Flüssig an flüssig wird fest
Kieler Forschungsgruppe entdeckt kristalline Nanoschichten an Grenzflächen zwischen Flüssigkeiten
CAU
DESY
Wie allgemein bekannt, lassen sich Flüssigkeiten wie Öl und Wasser nicht mischen. Wie Grenzflächen zwischen zwei nicht mischbaren Flüssigkeiten auf atomarem Maßstab aussehen, ist jedoch weitgehend unbekannt, da sie mit den meisten Methoden der modernen Oberflächenforschung nicht untersucht werden können. Diese Lücke zu schließen ist das Ziel des Teams von Dr. Bridget Murphy und Professor Olaf Magnussen in der Kieler Physik. Dazu verwenden die Wissenschaftlerinnen und Wissenschaftler die brillante Röntgenstrahlung des Hamburger Teilchenbeschleunigers PETRA III bei DESY. Ein von der Kieler Gruppe selbst konzipiertes Instrument, das LISA (Liquid Interfaces Scattering Apparatus) Diffraktometer, lenkt dort das hochkonzentrierte Röntgenlicht auf die Flüssigkeitsproben: „LISA wurde speziell für die Erforschung von Grenzflächen in Flüssigkeiten entwickelt. Denn hier laufen wichtige chemische Prozesse ab“, erklärt Murphy, die für den Aufbau des Instruments verantwortlich war.

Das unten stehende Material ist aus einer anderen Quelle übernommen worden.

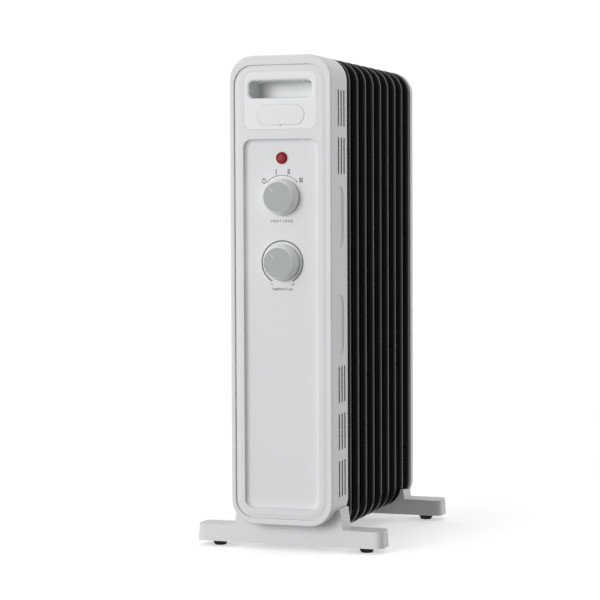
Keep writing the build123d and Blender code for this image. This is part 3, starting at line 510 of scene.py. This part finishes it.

In ihrer neusten Arbeit wollten die Forschenden erstmals herausfinden, wie chemische Wachstumsprozesse an Flüssigkeitsgrenzflächen im Detail ablaufen. Dazu untersuchten sie Quecksilber in einer Salzlösung, die Fluor-, Brom- und Bleiionen enthielt, und erhielten ein verblüffendes Ergebnis: Obwohl die Moleküle in den beiden Flüssigkeiten ungeordnet waren, bildete sich an ihrer Grenze eine Schicht mit kristalliner Ordnung von weniger als einem Nanometer Dicke. Dies ist zehntausendmal dünner als ein menschliches Haar. „Unsere Röntgendaten zeigen, dass diese Schicht aus einer Atomlage Fluor zwischen zwei Lagen Blei und zwei Bromlagen besteht“, erläutert Teammitglied Annika Elsen, die mit dieser Arbeit vor kurzem promoviert wurde. Auf dieser Nanoschicht wachsen anschließend perfekt ausgerichtete größere Kristalle.
Das Entstehen atomarer Ordnung an solchen ungeordneten flüssigen Grenzflächen ist für die Wissenschaft nicht nur von grundsätzlichem Interesse. Tatsächlich wurden in den letzten Jahren verschiedene chemische Prozesse entwickelt, in denen Wachstum an Flüssigkeitsgrenzflächen zur Herstellung von Materialien und Nanopartikeln genutzt wurden. So zeigten amerikanische Wissenschaftler an der Universität von Michigan vor zwei Jahren, dass sich das Halbleitermaterial Germanium durch sehr ähnliche Prozesse äußerst energieeffizient aus seinem Oxid gewinnen lässt. Weiterentwicklungen solcher Verfahren könnten helfen, die hohen Energiekosten bei der Herstellung von Solarzellen zu senken. Dazu muss der Ablauf solcher Prozesse auf atomarer Skala jedoch besser verstanden werden. Die Arbeiten der Kieler Wissenschaftlerinnen und Wissenschaftler bilden den ersten Schritt dazu.